WHAT TO PRODUCE: From the data that follows, print exactly the lines starting at the one containing "const geode = new THREE.Group();" and ending at the one containing "obj.matrix_world = Matrix.Identity(4)"; include both of them and nothing more.

INFORMATION SHOWN:
++++
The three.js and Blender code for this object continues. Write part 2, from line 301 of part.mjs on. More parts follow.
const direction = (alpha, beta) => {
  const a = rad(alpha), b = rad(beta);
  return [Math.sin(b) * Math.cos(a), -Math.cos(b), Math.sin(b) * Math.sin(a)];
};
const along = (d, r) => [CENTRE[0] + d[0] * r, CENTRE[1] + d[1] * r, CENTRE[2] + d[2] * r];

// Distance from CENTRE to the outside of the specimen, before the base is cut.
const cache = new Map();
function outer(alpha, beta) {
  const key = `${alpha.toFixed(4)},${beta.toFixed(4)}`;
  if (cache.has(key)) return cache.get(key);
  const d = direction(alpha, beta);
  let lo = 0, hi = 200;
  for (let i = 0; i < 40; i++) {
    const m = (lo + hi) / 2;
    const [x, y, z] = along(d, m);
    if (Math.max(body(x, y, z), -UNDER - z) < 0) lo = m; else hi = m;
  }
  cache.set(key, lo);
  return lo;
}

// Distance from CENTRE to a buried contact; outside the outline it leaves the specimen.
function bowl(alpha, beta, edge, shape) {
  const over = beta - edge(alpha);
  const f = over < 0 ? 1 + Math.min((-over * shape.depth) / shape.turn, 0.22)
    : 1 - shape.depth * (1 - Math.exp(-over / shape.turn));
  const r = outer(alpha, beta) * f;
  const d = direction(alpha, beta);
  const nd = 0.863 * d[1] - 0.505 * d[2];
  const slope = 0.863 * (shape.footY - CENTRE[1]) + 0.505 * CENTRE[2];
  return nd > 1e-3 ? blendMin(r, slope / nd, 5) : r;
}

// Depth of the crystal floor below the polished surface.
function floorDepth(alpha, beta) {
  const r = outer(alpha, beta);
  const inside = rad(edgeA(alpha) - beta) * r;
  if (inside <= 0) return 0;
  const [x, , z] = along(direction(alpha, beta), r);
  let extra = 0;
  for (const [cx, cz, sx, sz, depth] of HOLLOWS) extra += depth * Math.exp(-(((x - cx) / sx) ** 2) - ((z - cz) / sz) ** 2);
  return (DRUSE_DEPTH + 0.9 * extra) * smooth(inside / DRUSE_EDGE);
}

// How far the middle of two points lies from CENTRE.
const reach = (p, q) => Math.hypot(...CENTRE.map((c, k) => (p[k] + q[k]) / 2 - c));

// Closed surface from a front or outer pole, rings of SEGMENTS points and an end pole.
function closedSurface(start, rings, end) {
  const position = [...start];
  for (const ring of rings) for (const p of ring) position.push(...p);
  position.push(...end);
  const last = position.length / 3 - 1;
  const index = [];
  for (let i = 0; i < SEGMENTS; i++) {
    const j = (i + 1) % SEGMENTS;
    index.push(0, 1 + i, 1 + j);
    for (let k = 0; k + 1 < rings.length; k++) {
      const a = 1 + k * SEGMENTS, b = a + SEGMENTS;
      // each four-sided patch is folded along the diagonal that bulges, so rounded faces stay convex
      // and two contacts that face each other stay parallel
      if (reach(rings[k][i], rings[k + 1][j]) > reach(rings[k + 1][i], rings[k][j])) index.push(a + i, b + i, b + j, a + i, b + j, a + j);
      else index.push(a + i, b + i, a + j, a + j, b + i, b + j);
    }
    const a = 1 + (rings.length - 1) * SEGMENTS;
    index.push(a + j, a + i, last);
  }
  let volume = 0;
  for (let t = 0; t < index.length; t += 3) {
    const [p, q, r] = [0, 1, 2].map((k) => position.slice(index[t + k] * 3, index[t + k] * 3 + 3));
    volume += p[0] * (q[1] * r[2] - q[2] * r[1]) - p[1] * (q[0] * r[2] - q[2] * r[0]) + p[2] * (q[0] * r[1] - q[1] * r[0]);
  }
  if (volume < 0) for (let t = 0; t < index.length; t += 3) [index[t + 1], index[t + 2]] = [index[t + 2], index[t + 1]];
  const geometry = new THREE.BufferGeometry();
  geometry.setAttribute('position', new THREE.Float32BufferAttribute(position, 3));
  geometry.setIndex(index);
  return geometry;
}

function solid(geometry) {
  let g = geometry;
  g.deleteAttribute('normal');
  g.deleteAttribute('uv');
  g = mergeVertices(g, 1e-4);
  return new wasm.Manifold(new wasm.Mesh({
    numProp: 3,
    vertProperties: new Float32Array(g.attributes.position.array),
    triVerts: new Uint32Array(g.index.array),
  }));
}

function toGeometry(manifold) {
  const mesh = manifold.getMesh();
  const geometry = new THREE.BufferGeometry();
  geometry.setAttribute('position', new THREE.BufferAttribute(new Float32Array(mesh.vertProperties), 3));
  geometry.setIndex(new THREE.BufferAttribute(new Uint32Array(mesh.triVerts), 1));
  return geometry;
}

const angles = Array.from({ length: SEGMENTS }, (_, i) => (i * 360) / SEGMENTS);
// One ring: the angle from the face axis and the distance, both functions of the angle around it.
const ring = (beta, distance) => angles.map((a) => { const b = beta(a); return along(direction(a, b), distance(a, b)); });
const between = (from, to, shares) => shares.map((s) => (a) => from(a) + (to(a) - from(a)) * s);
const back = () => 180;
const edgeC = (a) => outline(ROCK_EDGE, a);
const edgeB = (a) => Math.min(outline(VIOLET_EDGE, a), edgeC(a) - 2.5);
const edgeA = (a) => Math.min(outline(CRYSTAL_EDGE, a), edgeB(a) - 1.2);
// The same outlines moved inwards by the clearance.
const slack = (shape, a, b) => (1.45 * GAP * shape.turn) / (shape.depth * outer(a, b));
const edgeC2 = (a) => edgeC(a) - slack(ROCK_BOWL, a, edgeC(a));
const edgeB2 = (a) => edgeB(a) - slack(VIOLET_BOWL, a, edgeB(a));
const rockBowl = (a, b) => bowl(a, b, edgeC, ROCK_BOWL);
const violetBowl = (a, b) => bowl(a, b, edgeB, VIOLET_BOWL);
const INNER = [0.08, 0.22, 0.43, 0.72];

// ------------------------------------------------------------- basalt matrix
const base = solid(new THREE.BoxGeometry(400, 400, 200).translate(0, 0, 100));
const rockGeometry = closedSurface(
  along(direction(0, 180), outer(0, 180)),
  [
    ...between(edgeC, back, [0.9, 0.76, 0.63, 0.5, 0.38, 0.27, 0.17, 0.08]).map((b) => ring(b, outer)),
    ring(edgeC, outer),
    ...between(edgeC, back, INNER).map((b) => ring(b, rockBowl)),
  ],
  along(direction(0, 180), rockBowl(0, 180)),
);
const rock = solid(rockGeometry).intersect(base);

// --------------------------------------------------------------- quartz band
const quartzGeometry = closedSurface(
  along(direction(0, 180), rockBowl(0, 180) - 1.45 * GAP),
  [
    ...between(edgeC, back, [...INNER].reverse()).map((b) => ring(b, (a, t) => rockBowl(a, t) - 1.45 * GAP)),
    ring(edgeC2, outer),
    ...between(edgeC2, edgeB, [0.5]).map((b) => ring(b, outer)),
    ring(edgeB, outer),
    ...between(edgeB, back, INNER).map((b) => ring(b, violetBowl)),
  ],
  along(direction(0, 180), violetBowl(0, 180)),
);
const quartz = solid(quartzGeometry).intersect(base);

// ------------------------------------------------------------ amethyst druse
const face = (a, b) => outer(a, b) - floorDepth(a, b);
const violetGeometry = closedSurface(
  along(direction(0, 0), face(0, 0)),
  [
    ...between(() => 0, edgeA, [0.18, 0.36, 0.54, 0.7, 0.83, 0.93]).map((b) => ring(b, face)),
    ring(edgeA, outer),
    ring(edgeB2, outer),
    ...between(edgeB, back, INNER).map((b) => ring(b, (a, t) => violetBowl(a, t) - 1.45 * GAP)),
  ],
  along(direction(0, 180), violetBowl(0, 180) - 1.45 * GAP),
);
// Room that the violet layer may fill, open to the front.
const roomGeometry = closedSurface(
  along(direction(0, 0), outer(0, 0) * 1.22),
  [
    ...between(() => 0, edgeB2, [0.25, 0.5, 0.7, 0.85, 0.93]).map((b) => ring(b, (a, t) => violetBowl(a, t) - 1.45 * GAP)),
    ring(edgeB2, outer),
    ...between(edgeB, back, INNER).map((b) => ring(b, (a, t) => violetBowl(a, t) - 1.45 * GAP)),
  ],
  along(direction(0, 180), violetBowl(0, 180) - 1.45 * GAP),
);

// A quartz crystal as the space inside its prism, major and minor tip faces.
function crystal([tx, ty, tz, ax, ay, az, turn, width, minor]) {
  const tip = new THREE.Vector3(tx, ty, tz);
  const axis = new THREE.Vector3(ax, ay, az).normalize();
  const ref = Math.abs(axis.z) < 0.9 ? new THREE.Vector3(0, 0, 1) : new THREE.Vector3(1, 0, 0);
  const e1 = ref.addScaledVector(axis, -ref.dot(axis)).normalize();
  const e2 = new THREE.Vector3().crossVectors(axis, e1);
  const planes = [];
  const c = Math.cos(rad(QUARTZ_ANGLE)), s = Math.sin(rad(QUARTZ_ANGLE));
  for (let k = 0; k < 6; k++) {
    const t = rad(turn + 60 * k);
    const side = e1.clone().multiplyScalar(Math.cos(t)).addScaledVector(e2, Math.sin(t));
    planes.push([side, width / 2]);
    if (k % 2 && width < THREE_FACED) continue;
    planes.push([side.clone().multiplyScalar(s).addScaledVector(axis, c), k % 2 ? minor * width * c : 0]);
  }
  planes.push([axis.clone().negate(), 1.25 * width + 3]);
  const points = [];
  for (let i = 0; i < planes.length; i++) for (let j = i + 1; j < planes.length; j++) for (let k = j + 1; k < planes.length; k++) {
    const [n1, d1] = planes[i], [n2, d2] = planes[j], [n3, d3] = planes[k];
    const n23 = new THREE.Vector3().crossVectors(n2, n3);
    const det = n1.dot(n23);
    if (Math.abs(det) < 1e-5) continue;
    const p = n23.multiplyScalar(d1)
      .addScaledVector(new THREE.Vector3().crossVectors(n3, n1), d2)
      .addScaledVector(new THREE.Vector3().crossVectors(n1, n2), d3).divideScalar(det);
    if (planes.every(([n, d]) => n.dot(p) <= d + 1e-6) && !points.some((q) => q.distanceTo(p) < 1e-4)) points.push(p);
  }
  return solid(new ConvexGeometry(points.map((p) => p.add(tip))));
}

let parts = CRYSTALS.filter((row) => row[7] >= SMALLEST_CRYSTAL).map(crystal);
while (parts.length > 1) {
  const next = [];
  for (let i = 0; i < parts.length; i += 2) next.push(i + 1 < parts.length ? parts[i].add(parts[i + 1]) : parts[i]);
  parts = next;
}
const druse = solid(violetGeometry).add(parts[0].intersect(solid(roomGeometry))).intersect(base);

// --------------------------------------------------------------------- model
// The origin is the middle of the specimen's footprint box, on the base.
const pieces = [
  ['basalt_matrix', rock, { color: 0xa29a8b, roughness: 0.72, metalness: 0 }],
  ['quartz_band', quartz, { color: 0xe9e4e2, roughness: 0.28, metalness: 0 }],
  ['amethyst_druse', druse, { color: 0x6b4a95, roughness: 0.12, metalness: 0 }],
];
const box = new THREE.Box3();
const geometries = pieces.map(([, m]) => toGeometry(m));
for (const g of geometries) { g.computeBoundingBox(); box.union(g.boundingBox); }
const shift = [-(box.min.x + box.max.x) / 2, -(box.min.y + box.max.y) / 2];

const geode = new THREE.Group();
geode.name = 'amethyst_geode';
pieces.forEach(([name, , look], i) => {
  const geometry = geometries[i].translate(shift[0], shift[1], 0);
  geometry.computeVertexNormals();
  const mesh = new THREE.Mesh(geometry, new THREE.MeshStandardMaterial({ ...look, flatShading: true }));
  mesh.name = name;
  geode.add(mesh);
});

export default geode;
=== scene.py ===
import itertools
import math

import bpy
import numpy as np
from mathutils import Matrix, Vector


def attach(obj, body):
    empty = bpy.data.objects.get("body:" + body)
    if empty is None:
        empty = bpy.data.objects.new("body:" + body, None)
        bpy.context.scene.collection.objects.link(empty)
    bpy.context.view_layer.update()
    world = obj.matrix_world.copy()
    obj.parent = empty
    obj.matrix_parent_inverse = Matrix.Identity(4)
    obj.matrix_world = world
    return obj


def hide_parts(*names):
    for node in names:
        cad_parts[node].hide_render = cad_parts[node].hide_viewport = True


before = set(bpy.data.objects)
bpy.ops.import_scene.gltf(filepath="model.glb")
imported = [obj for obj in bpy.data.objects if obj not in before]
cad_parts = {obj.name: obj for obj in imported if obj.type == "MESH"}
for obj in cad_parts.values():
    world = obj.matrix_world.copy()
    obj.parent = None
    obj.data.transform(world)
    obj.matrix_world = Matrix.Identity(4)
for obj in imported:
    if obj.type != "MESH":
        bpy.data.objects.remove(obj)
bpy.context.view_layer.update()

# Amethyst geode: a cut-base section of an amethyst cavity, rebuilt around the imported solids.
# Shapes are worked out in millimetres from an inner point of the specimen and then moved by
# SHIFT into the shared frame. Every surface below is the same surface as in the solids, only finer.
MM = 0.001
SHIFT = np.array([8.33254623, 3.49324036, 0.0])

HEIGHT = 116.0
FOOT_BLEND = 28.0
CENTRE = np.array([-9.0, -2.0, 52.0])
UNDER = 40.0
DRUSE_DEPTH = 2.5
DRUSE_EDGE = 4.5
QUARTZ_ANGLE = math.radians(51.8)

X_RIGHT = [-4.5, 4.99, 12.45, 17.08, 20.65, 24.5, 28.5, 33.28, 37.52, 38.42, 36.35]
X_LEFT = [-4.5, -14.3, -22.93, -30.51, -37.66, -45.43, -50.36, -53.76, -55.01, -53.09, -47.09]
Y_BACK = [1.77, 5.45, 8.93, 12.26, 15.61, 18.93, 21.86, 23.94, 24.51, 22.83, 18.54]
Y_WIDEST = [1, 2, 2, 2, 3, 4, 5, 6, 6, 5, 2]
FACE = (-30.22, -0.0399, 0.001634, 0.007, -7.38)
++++
SOLUTION FOR THIS TASK:
const geode = new THREE.Group();
geode.name = 'amethyst_geode';
pieces.forEach(([name, , look], i) => {
  const geometry = geometries[i].translate(shift[0], shift[1], 0);
  geometry.computeVertexNormals();
  const mesh = new THREE.Mesh(geometry, new THREE.MeshStandardMaterial({ ...look, flatShading: true }));
  mesh.name = name;
  geode.add(mesh);
});

export default geode;
=== scene.py ===
import itertools
import math

import bpy
import numpy as np
from mathutils import Matrix, Vector


def attach(obj, body):
    empty = bpy.data.objects.get("body:" + body)
    if empty is None:
        empty = bpy.data.objects.new("body:" + body, None)
        bpy.context.scene.collection.objects.link(empty)
    bpy.context.view_layer.update()
    world = obj.matrix_world.copy()
    obj.parent = empty
    obj.matrix_parent_inverse = Matrix.Identity(4)
    obj.matrix_world = world
    return obj


def hide_parts(*names):
    for node in names:
        cad_parts[node].hide_render = cad_parts[node].hide_viewport = True


before = set(bpy.data.objects)
bpy.ops.import_scene.gltf(filepath="model.glb")
imported = [obj for obj in bpy.data.objects if obj not in before]
cad_parts = {obj.name: obj for obj in imported if obj.type == "MESH"}
for obj in cad_parts.values():
    world = obj.matrix_world.copy()
    obj.parent = None
    obj.data.transform(world)
    obj.matrix_world = Matrix.Identity(4)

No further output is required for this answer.